At YDOP, we like to say: Slow and steady wins the race. Don’t get a lot of reviews at once, and then stop asking for them. Also, more is not necessarily better; quality is better than quantity.

Ideally, it’s better to get reviews written on various devices and IP addresses spread across several review websites. If they are written in “natural language,” that’s good, too.

Wendy: How do you advise service sector companies to manage their online reputation? What are some pointers you can give them?

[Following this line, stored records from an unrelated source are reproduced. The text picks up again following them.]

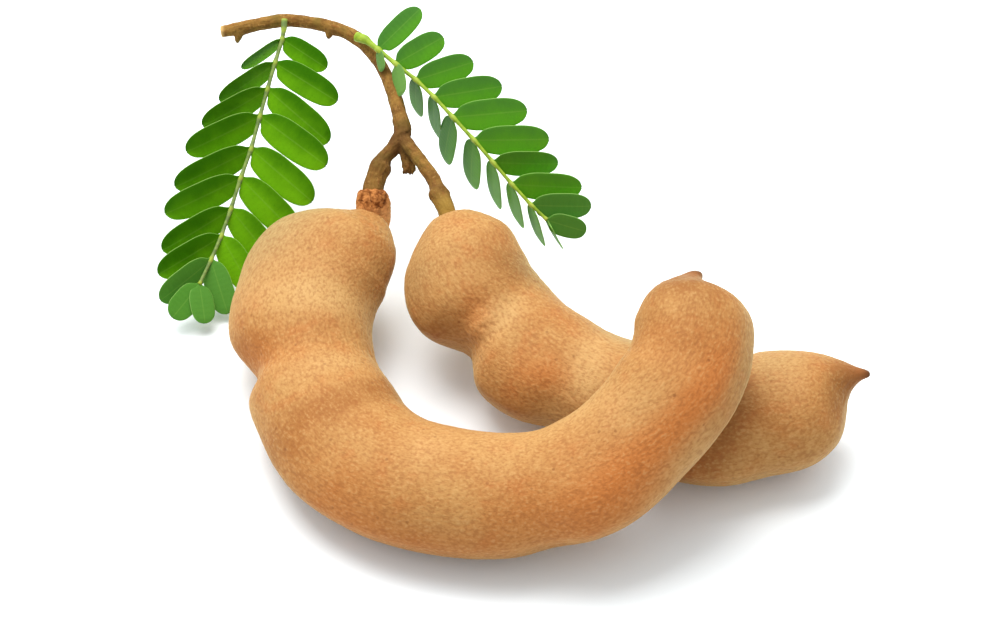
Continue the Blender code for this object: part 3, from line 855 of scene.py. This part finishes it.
def leaf_material(name, dark, lit_green, under, shine):
    """A leaflet whose green is painted light and shade, set for each leaflet: from a shaded deep green
    to a lit green, and lighter towards one edge. Shaded ones turn a duller bluish green, and the dull
    underside is painted darker on those deepest in shade. Its tone: the painted light, where it lies
    from one edge to the other, and above 0 on the upper side."""
    made, tree, shader, place, grain, tone = new_material(name, 0.5, Specular_IOR_Level=shine)
    patch = clouds(tree, stretched(tree, place, (3.0, 3.0, 3.0)), 2.0, 0.5)
    mottle = clouds(tree, stretched(tree, place, (0.35, 0.35, 0.35)), 2.0, 0.6)
    # Painted light and shade: the tone's light and a lighter far edge take the green from the shaded
    # dark one to the lit one. The patch adds random tone.
    glow = counted(tree, "ADD", tone["X"], spread(tree, tone["Y"], 1.0, -1.0, -0.34, 0.34))
    glow = counted(tree, "ADD", glow, spread(tree, patch, 0.3, 0.7, -0.08, 0.08))
    colour = mixed(tree, spread(tree, glow, 0.0, 1.0), dark, lit_green)
    # Painted shade: leaflets whose light is below 0 turn a duller bluish green.
    colour = mixed(tree, spread(tree, tone["X"], 0.0, -0.4), colour, paint(79, 132, 48))
    colour = mixed(tree, spread(tree, mottle, 0.55, 0.75, 0.0, 0.25), colour, dark)
    rib = counted(tree, "ABSOLUTE", tone["Y"], 0)
    colour = mixed(tree, spread(tree, rib, 0.07, 0.02, 0.0, 0.12), colour, paint(150, 190, 84))
    colour = mixed(tree, spread(tree, rib, 0.955, 1.0, 0.0, 0.6), colour, paint(168, 200, 112))
    # Painted shade: the undersides of leaflets whose light nears -1 are darker.
    below = mixed(tree, spread(tree, tone["X"], -0.5, -0.8), under, paint(92, 132, 60))
    colour = mixed(tree, spread(tree, tone["Z"], 0.0, -0.15), colour, below)
    plug(tree, shader.inputs["Base Color"], colour)
    veins = add_node(tree, "TexWave", {"wave_type": "BANDS", "bands_direction": "X"}, Scale=1.0,
                     Vector=stretched(tree, grain, (3.2, 4.4, 9)), Distortion=1.2).outputs["Fac"]
    bump = add_node(tree, "Bump", Strength=0.12, Distance=0.0001,
                    Height=counted(tree, "ADD", veins, counted(tree, "MULTIPLY", mottle, 0.5)))
    plug(tree, shader.inputs["Normal"], bump.outputs["Normal"])
    return made


def leaf_stem_material(name, dark, pale, joint):
    """A leaf's stem, with a yellower joint under each pair of leaflets, where its tone nears 1."""
    made, tree, shader, place, _, tone = new_material(name, 0.55, Specular_IOR_Level=0.25)
    patch = clouds(tree, stretched(tree, place, (1.2, 1.2, 1.2)), 2.0)
    colour = mixed(tree, spread(tree, patch, 0.35, 0.65), dark, pale)
    colour = mixed(tree, spread(tree, tone["X"], 0.3, 0.9), colour, joint)
    plug(tree, shader.inputs["Base Color"], colour)
    return made


left_lights = ((0.50, 0.35, -0.25), (0.32, 0.80, -0.45))
left_blade = leaf_material("left_leaf_blade", dark=paint(52, 108, 1), lit_green=paint(108, 170, 14),
                           under=paint(90, 136, 52), shine=0.05)
left_rib = leaf_stem_material("left_leaf_stem", dark=paint(98, 118, 62), pale=paint(128, 148, 74),
                              joint=paint(158, 176, 52))
left_leaf = leaf(LEFT_STEM, LEFT_LEAF_LEFT, LEFT_LEAF_RIGHT, left_lights, seed=5)
add_piece("left_leaf_blades", left_leaf, "left_leaf", "leaf_green", left_blade, left_rib)

# ---- Right leaf ----
# The second leaf stands out to the right. Its upper leaflets are spread, and the lower ones fold
# back and show their dull undersides. Its stem swells to a bright yellow-green joint at the twig.

RIGHT_STEM = [
    (-30.9, 55.2, 34.6, 1.00),
    (-29.0, 53.8, 34.9, 0.90),
    (-26.6, 51.0, 34.8, 0.62),
    (-23.1, 47.4, 34.2, 0.55),
    (-19.1, 44.0, 33.0, 0.52),
    (-15.6, 40.6, 31.6, 0.50),
    (-12.0, 36.8, 29.8, 0.50),
    (-7.9, 32.6, 27.6, 0.50),
    (-4.3, 29.0, 25.2, 0.48),
    (-0.7, 25.4, 22.8, 0.46),
    (3.0, 22.1, 20.4, 0.45),
    (6.0, 19.9, 18.6, 0.42),
]
RIGHT_LEAF_UPPER = [
    (84, 0, 24, 11.4, 4.5),
    (67, 0, 22, 10.6, 5.1),
    (57, 0, 22, 11.6, 5.3),
    (53, 0, 22, 13.3, 5.5),
    (51, 0, 20, 14.4, 5.8),
    (48, 0, 22, 14.4, 5.6),
    (48, 10, 42, 12.6, 5.5),
    (45, 5, 28, 13.4, 5.4),
    (44, 5, 26, 11.5, 5.1),
    (26, 5, 24, 7.8, 4.4),
]
RIGHT_LEAF_LOWER = [
    (34, 6, 145, 4.7, 2.5),
    (35, 0, 145, 6.8, 3.8),
    (74, 60, -26, 10.2, 4.8),
    (71, 65, -30, 12.6, 5.0),
    (78, 59, -22, 14.2, 5.6),
    (63, 60, -32, 14.6, 5.8),
    (49, 61, -50, 14.2, 5.6),
    (41, 60, -56, 13.3, 5.4),
    (35, 53, -66, 11.4, 5.0),
    (22, 48, -82, 8.2, 4.2),
]

right_lights = ((-1.0, 1.2, 0.6), (0.35, 0.85, -0.25))
right_blade = leaf_material("right_leaf_blade", dark=paint(65, 119, 38), lit_green=paint(85, 149, 24),
                            under=paint(122, 174, 80), shine=0.12)
right_rib = leaf_stem_material("right_leaf_stem", dark=paint(124, 152, 32), pale=paint(148, 172, 46),
                               joint=paint(170, 184, 76))
right_leaf = leaf(RIGHT_STEM, RIGHT_LEAF_LOWER, RIGHT_LEAF_UPPER, right_lights, seed=8)
add_piece("right_leaf_blades", right_leaf, "right_leaf", "leaf_green", right_blade, right_rib)

# ---- Floor, light and camera ----
# The sprig lies on a plain white table in soft daylight from above, behind and to the left. The
# camera looks down on it through a long lens.

floor_bm = bmesh.new()
bmesh.ops.create_grid(floor_bm, x_segments=1, y_segments=1, size=2.0)
floor_mesh = bpy.data.meshes.new("floor")
floor_bm.to_mesh(floor_mesh)
floor_bm.free()
floor = bpy.data.objects.new("floor", floor_mesh)
bpy.context.scene.collection.objects.link(floor)
white = bpy.data.materials.new("table_white")
white.use_nodes = True
table_values = {
    "Base Color": (0.87, 0.90, 0.93, 1),
    "Roughness": 0.8,
    "Specular IOR Level": 0.1,
    "Emission Color": (0.97, 1.0, 1.0, 1),
    "Emission Strength": 0.06,
}
for name, value in table_values.items():
    white.node_tree.nodes["Principled BSDF"].inputs[name].default_value = value
floor_mesh.materials.append(white)

world = bpy.data.worlds.new("daylight")
world.use_nodes = True
sky = world.node_tree
brightest = Vector((-0.1, 0.6, 0.8)).normalized()
toward = add_node(sky, "VectorMath", {"operation": "DOT_PRODUCT"})
plug(sky, toward.inputs[0], add_node(sky, "TexCoord").outputs["Generated"])
plug(sky, toward.inputs[1], brightest)
glow = add_node(sky, "MapRange", Value=toward.outputs["Value"], From_Min=-0.4, From_Max=1.0, To_Min=0.2,
                To_Max=1.5)
plug(sky, sky.nodes["Background"].inputs["Strength"], glow.outputs["Result"])
sky.nodes["Background"].inputs["Color"].default_value = (0.95, 1.0, 1.0, 1)
bpy.context.scene.world = world

lamp = bpy.data.lights.new("window", "AREA")
lamp.shape = "SQUARE"
lamp.size = 0.65
lamp.energy = 8.8
lamp.color = (1.0, 0.985, 0.96)
window = bpy.data.objects.new("window", lamp)
window.location = (-0.16, 0.26, 0.84)
window.rotation_euler = (-window.location).to_track_quat("-Z", "Y").to_euler()
bpy.context.scene.collection.objects.link(window)

lens = bpy.data.cameras.new("camera")
lens.lens = 100
lens.sensor_width = 36
camera = bpy.data.objects.new("camera", lens)
camera.location = (-0.001574, -0.36779, 0.37492)
camera.rotation_euler = (math.radians(45), 0, 0)
bpy.context.scene.collection.objects.link(camera)
bpy.context.scene.camera = camera
bpy.context.scene.view_settings.view_transform = "Standard"
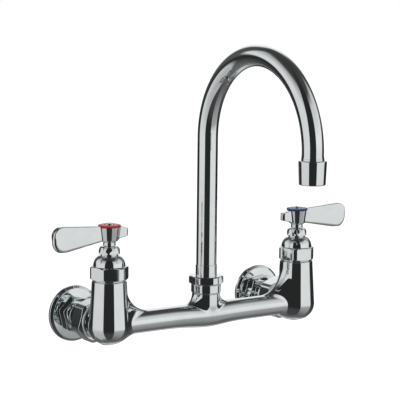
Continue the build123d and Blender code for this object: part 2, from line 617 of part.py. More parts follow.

Mike: Here are some important points to keep in mind:

  • Make customer reviews a part of your business’s marketing plan.
  • Have someone on your team who is tasked with organizing and implementing the review plan.
  • Set up monitoring software to pick up any mention of your business’s name online. Your company should be receiving an email notification any time your business name is mentioned online.
  • Respond to negative reviews quickly. Don’t be combative. Make it clear that you want to resolve the issue offline.
  • Use an email-based tool to manage feedback and request reviews from customers.
  • As the business owner, you understand which customer touch-point(s) make the most sense to ask for a review to maximize the impact. Our advice is to ask when the customer is still smiling.
  • Google your business name. Which review sites appear in the search results? Ask your customers to review you on those sites. That way, if someone is checking you out, they’re more likely to see your listing and to click on it (because it’s higher on the page and has flashy review stars).
  • Only 10 percent of people will write a review if you ask. Don’t get discouraged! Getting just a few reviews is worth the time you put in.

There you have it. It takes proactive planning and trust building to maintain your company’s positive reputation. Yet, if you have the right systems and people in place, you can do it.